Because he realized that the pen he brought to transport his goats home might not be large enough, and because he lived nearby and I had an errand to run, I offered to drive the largest goat to his farm in our truck - having totally forgotten that Bob had taken the truck to work leaving me with the car.
We went anyway.


I can't help but think that Jeff Foxworthy could have a ball with this shot!
We stayed and visited for a bit, watching the goats acclimate to their new surroundings, sipping a glass of homemade grape juice - very nice.

On our way back home I ran into my friend Mary and her husband at the park. They were taking their first test drive with their miniature donkey.


Mary has been working with her donkey for weeks training it to drive and now, here they were, having a blast!
Next stop - the feed store.


I'm concerned that the drought in the Midwest and the devastation to the corn crop is going to cause a substantial rise in the price of livestock feed. Right now the horse, chicken and cattle feed averages about $10. per bag. We use approximately 10 bags per week. Another reason to get busy clearing brush and planting grasses and grains!

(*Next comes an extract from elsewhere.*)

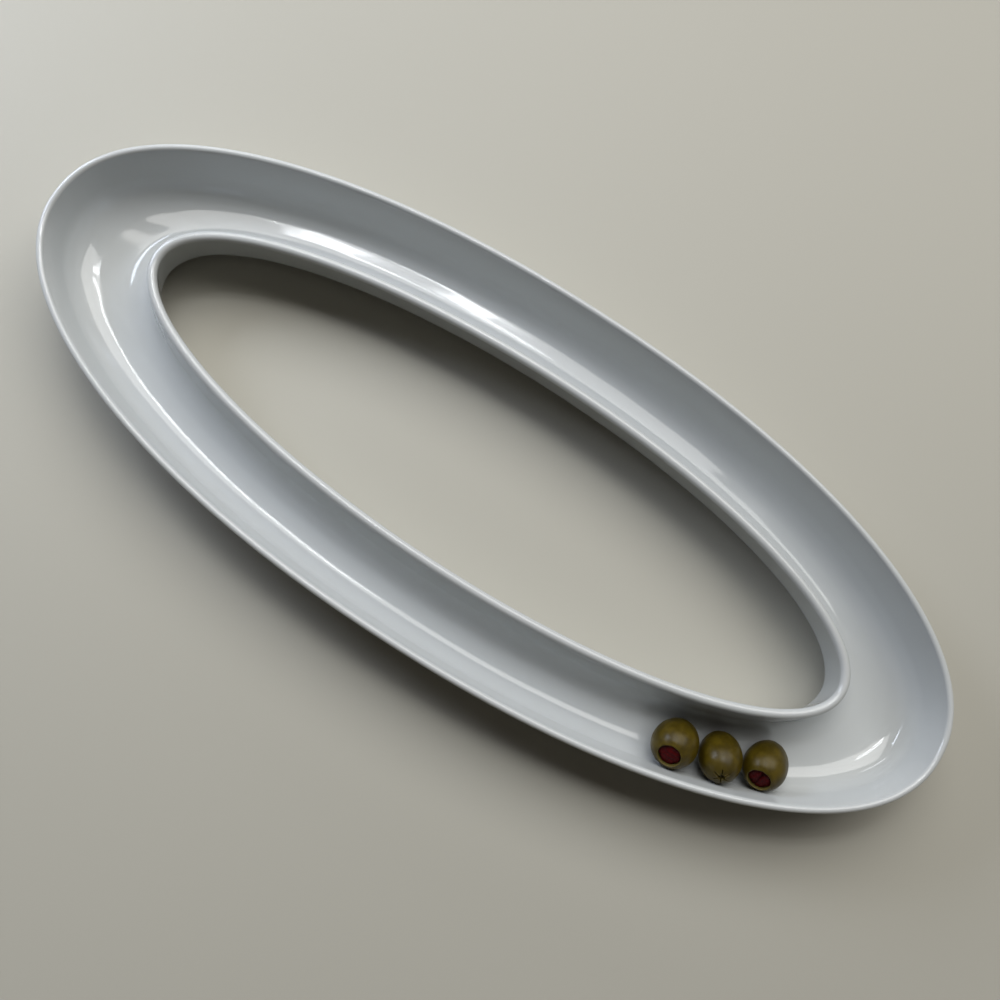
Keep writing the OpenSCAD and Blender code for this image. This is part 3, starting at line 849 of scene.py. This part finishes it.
class RINGDISH_OT_stage(bpy.types.Operator):
    """Lays the table and sets the lamps, the room's light and the camera"""
    bl_idname = "ring_dish.stage"
    bl_label = "Stage"

    def execute(self, context):
        scene = context.scene
        stage = scene.ring_dish_stage
        self.lay_table(stage)
        for name, lamp in LAMPS.items():
            self.hang_lamp(name, lamp)
        scene.world = self.light_room(stage)
        scene.view_settings.view_transform = "Standard"
        self.set_camera(scene, stage)
        return {"FINISHED"}

    def light_room(self, stage):
        """A faint light from all round, and a pale backdrop where it is seen or mirrored."""
        world = bpy.data.worlds.new("room")
        world.use_nodes = True
        tree = world.node_tree
        tree.nodes.clear()
        rays = node(tree, "ShaderNodeLightPath").outputs
        seen = rays["Is Camera Ray"]
        for kind in ("Is Glossy Ray", "Is Transmission Ray"):
            seen = node(tree, "ShaderNodeMath", {0: seen, 1: rays[kind]},
                        operation="MAXIMUM").outputs["Value"]
        level = span(tree, seen, 0.0, 1.0, stage.room_level, stage.backdrop_level)
        colour = blend_colours(tree, seen, opaque(stage.room), opaque(stage.backdrop))
        glow = node(tree, "ShaderNodeBackground", {"Color": colour, "Strength": level})
        node(tree, "ShaderNodeOutputWorld", {"Surface": glow.outputs["Background"]})
        return world

    def lay_table(self, stage):
        """A level square a hair's breadth under the foot, so that the two faces never mix."""
        half, height = 1.7, -0.05 * MM
        points = np.array([(-half, -half, height), (half, -half, height),
                           (half, half, height), (-half, half, height)])
        made = put_in_mesh("table", points, [[0, 1, 2, 3]], table_top(stage))

    def hang_lamp(self, name, lamp):
        """A rectangular lamp that faces the dish's middle."""
        light = bpy.data.lights.new(name, "AREA")
        light.shape = "RECTANGLE"
        light.size, light.size_y = lamp["width"], lamp["height"]
        light.energy = lamp["power"]
        light.color = linear(lamp["colour"])[:3]
        azimuth, elevation = math.radians(lamp["azimuth"]), math.radians(lamp["elevation"])
        away = Vector((math.cos(elevation) * math.cos(azimuth),
                       math.cos(elevation) * math.sin(azimuth), math.sin(elevation)))
        made = bpy.data.objects.new(name, light)
        made.location = away * lamp["distance"]
        made.rotation_euler = away.to_track_quat("Z", "Y").to_matrix().to_euler()
        made.visible_camera = False
        bpy.context.scene.collection.objects.link(made)

    def set_camera(self, scene, stage):
        """The photograph's view: nearly straight down, with the dish's length aslant."""
        lens = bpy.data.cameras.new("view")
        lens.sensor_fit = "HORIZONTAL"
        lens.sensor_width = 36.0
        lens.angle = stage.camera_angle
        made = bpy.data.objects.new("view", lens)
        made.matrix_world = (Matrix.Translation(Vector(stage.camera_place))
                             @ self.camera_turn().to_4x4())
        scene.collection.objects.link(made)
        scene.camera = made

    def camera_turn(self):
        """Turn from the camera's axes to the dish's: about Z, then tilted off straight down."""
        turn, tilt_x, tilt_y = 0.569, -0.144, -0.102  # in radians
        level = Matrix(((math.cos(turn), -math.sin(turn), 0),
                        (math.sin(turn), math.cos(turn), 0),
                        (0, 0, 1)))
        amount = math.hypot(tilt_x, tilt_y)
        tilt = Matrix.Rotation(amount, 3, Vector((tilt_x, tilt_y, 0)).normalized())
        flip = Matrix(((1, 0, 0), (0, -1, 0), (0, 0, -1)))
        return (flip @ tilt @ level @ flip).transposed()


class RINGDISH_PT_panel(bpy.types.Panel):
    """Lists the pieces and the stage"""
    bl_idname = "RINGDISH_PT_panel"
    bl_label = "Ring Dish"
    bl_space_type = "VIEW_3D"
    bl_region_type = "UI"
    bl_category = "Ring Dish"

    def draw(self, context):
        for operator in OPERATORS:
            self.layout.operator(operator.bl_idname)
        for group in PROPERTIES:
            settings = getattr(context.scene, group)
            box = self.layout.box()
            for key in settings.bl_rna.properties.keys():
                if key not in {"rna_type", "name"}:
                    box.prop(settings, key)


OPERATORS = (RINGDISH_OT_dish, RINGDISH_OT_olives, RINGDISH_OT_pimentos, RINGDISH_OT_stage)
PROPERTIES = {
    "ring_dish_sizes": RINGDISH_PG_dish,
    "ring_dish_olives": RINGDISH_PG_olives,
    "ring_dish_colours": RINGDISH_PG_colours,
    "ring_dish_stage": RINGDISH_PG_stage,
}
CLASSES = tuple(PROPERTIES.values()) + OPERATORS + (RINGDISH_PT_panel,)


def register():
    for made in CLASSES:
        bpy.utils.register_class(made)
    for name, group in PROPERTIES.items():
        setattr(bpy.types.Scene, name, bpy.props.PointerProperty(type=group))


def unregister():
    for name in PROPERTIES:
        delattr(bpy.types.Scene, name)
    for made in reversed(CLASSES):
        bpy.utils.unregister_class(made)


def main():
    """Builds every piece and the stage."""
    register()
    bpy.ops.ring_dish.dish()
    bpy.ops.ring_dish.olives()
    bpy.ops.ring_dish.pimentos()
    bpy.ops.ring_dish.stage()


if __name__ == "__main__":
    main()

Back home again to pop my goat milk soap out of the molds.

I can't tell you how exciting it is to be making soap! It's a lesson in patience, however, because now I have to wait 4 weeks for it to cure.

The rest of the day was just normal, everyday stuff: sweeping up dog hair, folding loads of laundry overflowing on the chair, making cheese, washing dishes...


Homestead Life is an adventure. Full of exciting, incredible experiences, and it can appear idealistic if I were to blog exclusively about the joys of farm life. But so that there's no misunderstanding, homestead life is hard work and filled with unpleasantries as well.
For example, along with the wonder and joy of newborn kids, this afternoon, because Mama Lion chose not to tidy up her children, with warm water and towel in hand I wiped the nasty butts and cleaned the caked on yuck off the babies. Then I buried an unearthed, decomposing unmentionable with a long tail that the dogs had discovered. GAG!
It's not always butterflies and roses!